* [DATA LINES]:
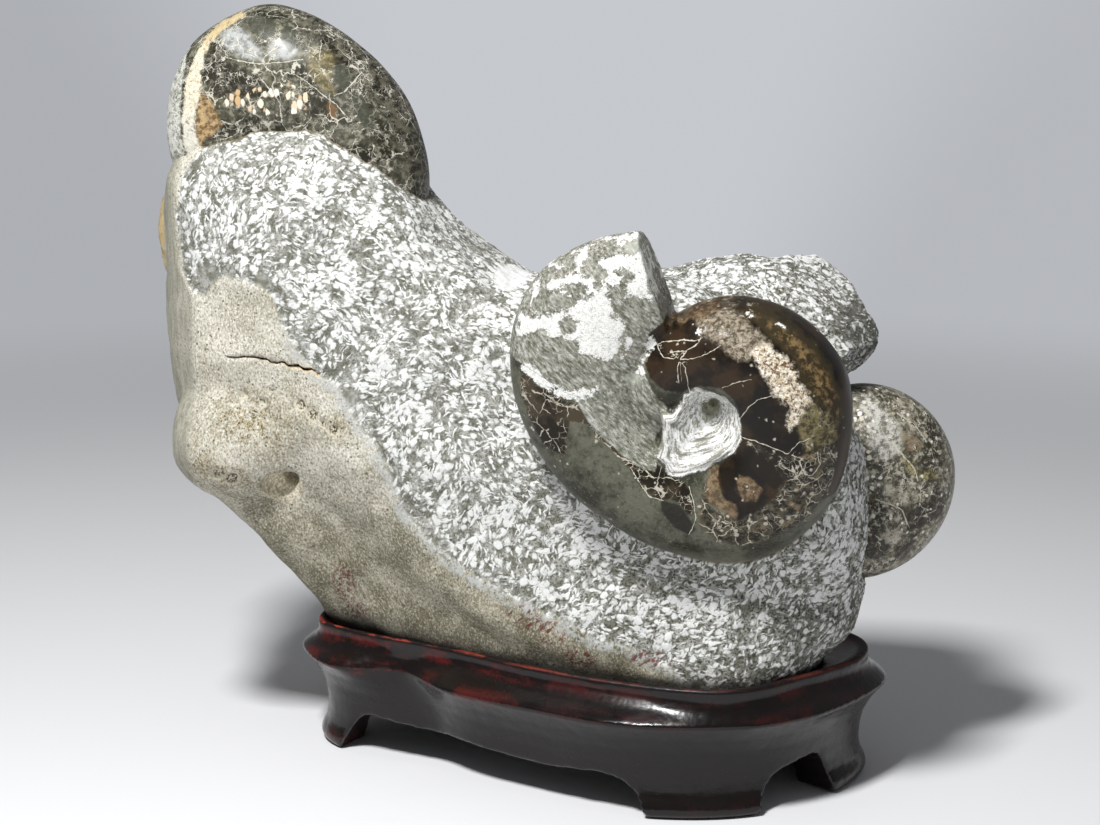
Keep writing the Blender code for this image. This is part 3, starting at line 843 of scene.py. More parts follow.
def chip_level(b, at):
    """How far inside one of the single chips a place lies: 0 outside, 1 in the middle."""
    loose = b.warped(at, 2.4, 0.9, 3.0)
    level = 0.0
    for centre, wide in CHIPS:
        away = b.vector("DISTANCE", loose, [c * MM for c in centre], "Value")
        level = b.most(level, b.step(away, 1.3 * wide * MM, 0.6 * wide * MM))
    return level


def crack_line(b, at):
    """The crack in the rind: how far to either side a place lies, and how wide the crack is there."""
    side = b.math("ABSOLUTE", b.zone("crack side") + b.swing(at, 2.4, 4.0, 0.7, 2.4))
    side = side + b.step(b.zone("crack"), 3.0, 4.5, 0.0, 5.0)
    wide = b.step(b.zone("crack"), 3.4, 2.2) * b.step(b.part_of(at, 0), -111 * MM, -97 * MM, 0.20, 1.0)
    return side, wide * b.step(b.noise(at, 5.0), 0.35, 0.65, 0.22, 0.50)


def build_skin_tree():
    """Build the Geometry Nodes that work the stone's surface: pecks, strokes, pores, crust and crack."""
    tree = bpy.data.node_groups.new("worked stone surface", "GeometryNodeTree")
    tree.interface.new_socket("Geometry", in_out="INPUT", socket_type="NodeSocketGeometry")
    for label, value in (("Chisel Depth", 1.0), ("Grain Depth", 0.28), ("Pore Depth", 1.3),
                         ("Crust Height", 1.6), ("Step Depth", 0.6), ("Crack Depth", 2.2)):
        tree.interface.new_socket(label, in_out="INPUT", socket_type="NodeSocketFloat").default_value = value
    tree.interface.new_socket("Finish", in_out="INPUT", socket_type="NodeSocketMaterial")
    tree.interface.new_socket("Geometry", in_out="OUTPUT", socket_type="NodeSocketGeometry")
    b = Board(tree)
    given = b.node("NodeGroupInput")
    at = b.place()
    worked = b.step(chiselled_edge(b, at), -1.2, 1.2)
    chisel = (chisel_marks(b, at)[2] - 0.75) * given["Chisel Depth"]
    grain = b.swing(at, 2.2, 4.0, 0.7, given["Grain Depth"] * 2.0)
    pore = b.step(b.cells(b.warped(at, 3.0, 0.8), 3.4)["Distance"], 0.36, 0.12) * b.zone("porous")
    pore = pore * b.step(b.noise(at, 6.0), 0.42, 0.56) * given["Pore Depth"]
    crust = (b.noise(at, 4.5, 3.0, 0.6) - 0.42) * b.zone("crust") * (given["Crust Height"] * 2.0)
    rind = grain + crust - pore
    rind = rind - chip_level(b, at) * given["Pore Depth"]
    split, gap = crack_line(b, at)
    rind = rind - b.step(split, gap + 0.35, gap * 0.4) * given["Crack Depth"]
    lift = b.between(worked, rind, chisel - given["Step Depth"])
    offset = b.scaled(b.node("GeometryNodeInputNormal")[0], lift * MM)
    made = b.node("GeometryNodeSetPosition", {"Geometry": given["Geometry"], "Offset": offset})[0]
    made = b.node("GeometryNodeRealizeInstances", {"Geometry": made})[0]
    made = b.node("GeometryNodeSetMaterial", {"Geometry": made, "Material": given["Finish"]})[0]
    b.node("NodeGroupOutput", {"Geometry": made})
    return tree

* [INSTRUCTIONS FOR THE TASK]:
Return nothing but the lines from the start of the listing above through the line containing "return level", exactly as given.

* [REPLY TO THE EXERCISE]:
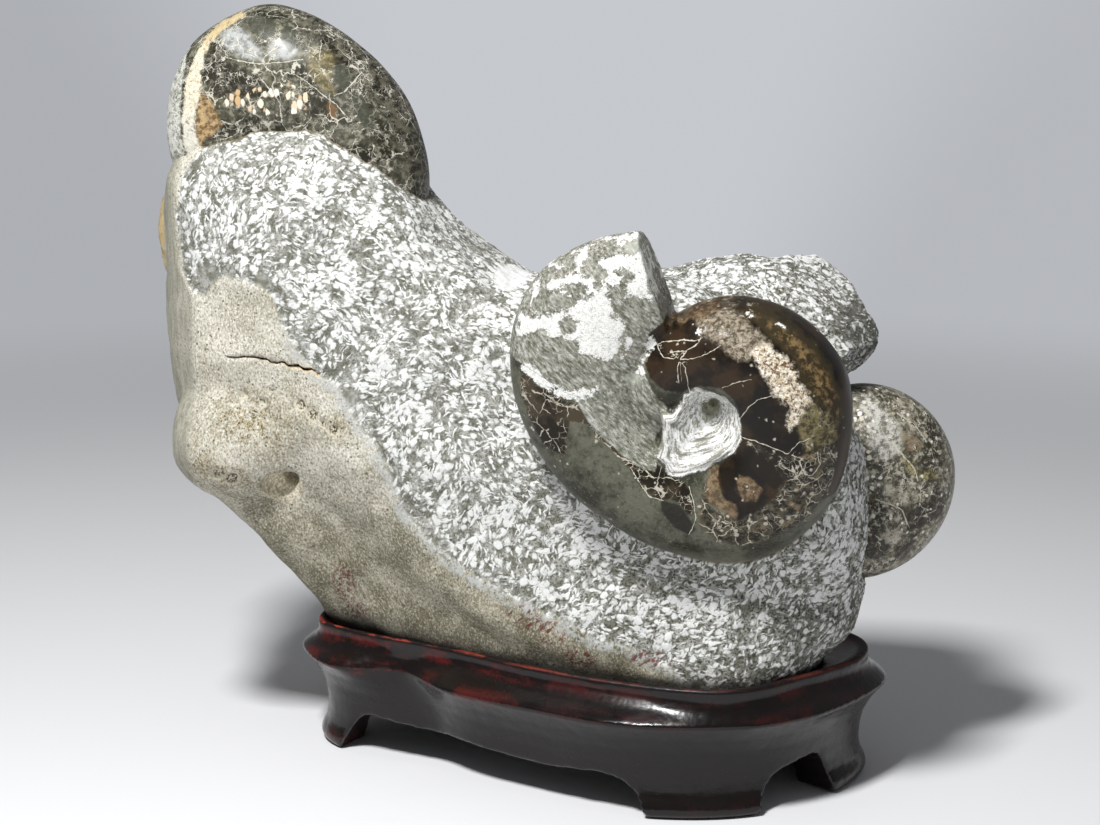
Keep writing the Blender code for this image. This is part 3, starting at line 843 of scene.py. More parts follow.
def chip_level(b, at):
    """How far inside one of the single chips a place lies: 0 outside, 1 in the middle."""
    loose = b.warped(at, 2.4, 0.9, 3.0)
    level = 0.0
    for centre, wide in CHIPS:
        away = b.vector("DISTANCE", loose, [c * MM for c in centre], "Value")
        level = b.most(level, b.step(away, 1.3 * wide * MM, 0.6 * wide * MM))
    return level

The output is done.